Так-то всегда ненавистны консерваторам свет, правда, сила, свежесть проповедуемых вновь истин. Вся Силоамская купель карликов, слепых, глухих, немых, всяческих калек и неизлечимых уродов поднимается на ноги, жалостно вопит и ополчается на войну. Так всегда дело идет на свете, и это самое испытала на себе проповедь Крамского — к счастью, после того, как он сам зарыт уже был в могилу.

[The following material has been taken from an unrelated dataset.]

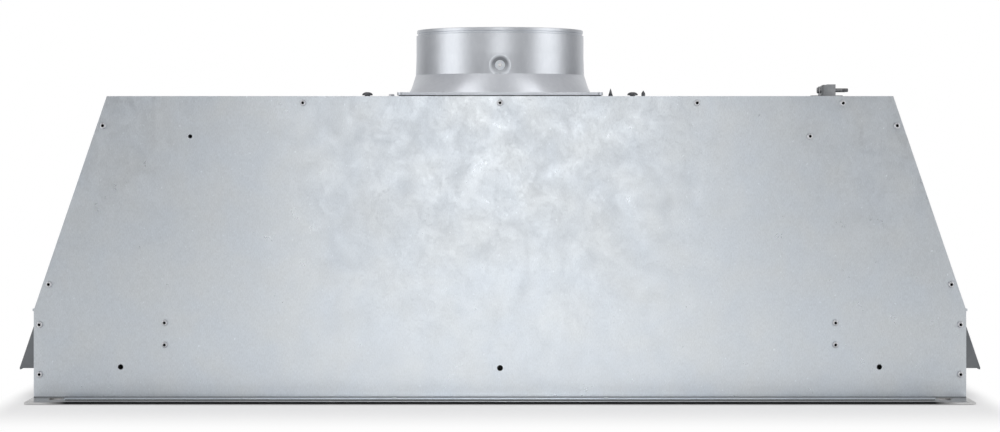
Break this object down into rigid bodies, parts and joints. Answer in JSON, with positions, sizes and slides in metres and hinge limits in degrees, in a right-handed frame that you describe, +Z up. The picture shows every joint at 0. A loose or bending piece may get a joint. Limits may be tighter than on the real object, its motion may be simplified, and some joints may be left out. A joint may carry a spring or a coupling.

Но те, к кому раньше всех в продолжение всей жизни Крамского адресовалась эта проповедь, — русские художники, — совершенно понимали и оценяли эту проповедь. Они были с Крамским в постоянном общении, они постоянно черпали великое поучение из его устных бесед. Что он говорил, во что веровал, чему учил их — неизгладимый след того остался в письмах и статьях Крамского. Через несколько времени вымрет, конечно, то поколение живых людей, с кем Крамской виделся, разговаривал, беседовал, спорил, кого учил, кого образовывал и возвышал. Но в печати все останется. В статьях и письмах Крамской только повторял в сотый и тысячный раз, в сконцентрированном виде, то, что рассыпал кругом себя целый день, от утра и до вечера, товарищам и приятелям, в продолжение долгих годов.